On the debt side, compound interest works against you in the same way it works for you in investments. Credit card balances compound monthly at rates of 20–30%, meaning unpaid balances grow rapidly. A $5,000 credit card balance at 24% APR, if only minimum payments are made, can take over 15 years to pay off and cost more than $7,000 in interest. Understanding compound interest is just as important for managing debt as it is for growing investments.
Compound Interest vs. Simple Interest: A Practical Comparison
Simple interest is calculated as: Interest = Principal × Rate × Time. For a $10,000 investment at 5% for 10 years, simple interest produces $5,000 in interest, for a final amount of $15,000. With annual compounding at the same rate for the same period, the final amount is $16,289 — $1,289 more without any additional deposits. Over 30 years, the same comparison produces $15,000 in simple interest versus $33,219 in compounded value — more than double.
The gap between simple and compound growth widens continuously with time, which is why compound interest is so central to long-term wealth building and why understanding it is considered a foundational element of financial literacy.
Frequently Asked Questions
What compounding frequency should I use for a savings account?
Most savings accounts and money market accounts compound daily or monthly. For the calculator, use daily (365) or monthly (12) to match your account's actual compounding schedule. The difference between daily and monthly compounding is very small — typically less than 0.05% of the final amount — so either setting gives you a very accurate estimate.
Does this calculator account for regular contributions?
This calculator models a single lump-sum investment.
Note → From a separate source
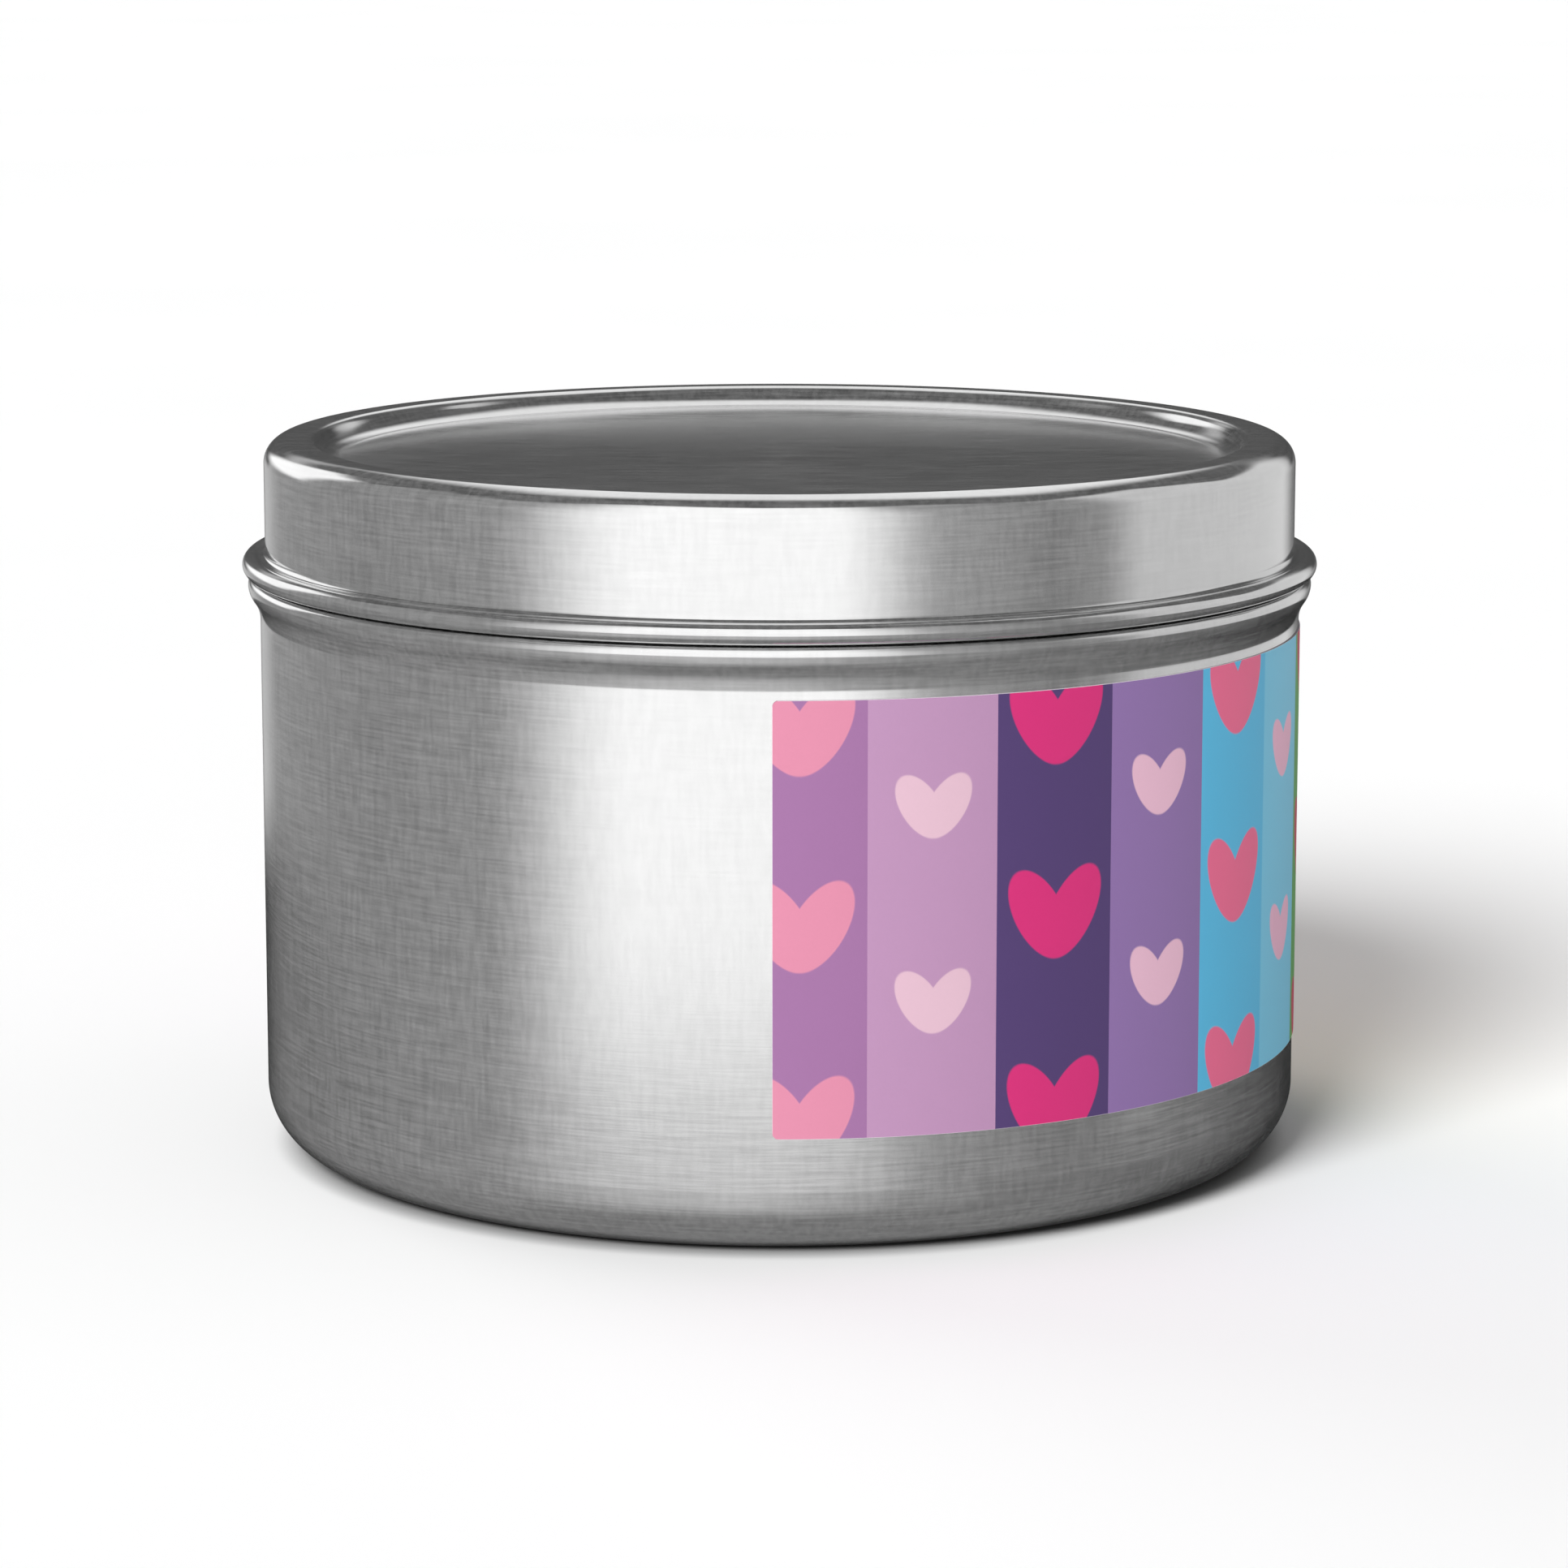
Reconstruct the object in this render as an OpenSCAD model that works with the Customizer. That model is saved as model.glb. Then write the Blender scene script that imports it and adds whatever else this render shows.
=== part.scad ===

If you make regular monthly contributions, use our DCA Calculator, which specifically models the growth of recurring equal-amount investments over time with compound growth assumptions built in.
What interest rate should I use for projections?
For savings accounts, use the current APY (annual percentage yield) offered by your bank. For stock market projections, most financial planners use a conservative 5–7% annual return after inflation to model long-term equity investing. Using rates above 10% for long-term projections tends to produce overly optimistic results and should be done with caution.
How does inflation affect compound interest calculations?
This calculator shows nominal returns — the raw growth without adjusting for inflation. To estimate real purchasing power, subtract the expected inflation rate (historically around 2–3% per year in the US) from your interest rate before entering it. For example, if your investment earns 7% and inflation is 3%, enter 4% to model the inflation-adjusted real return of your investment.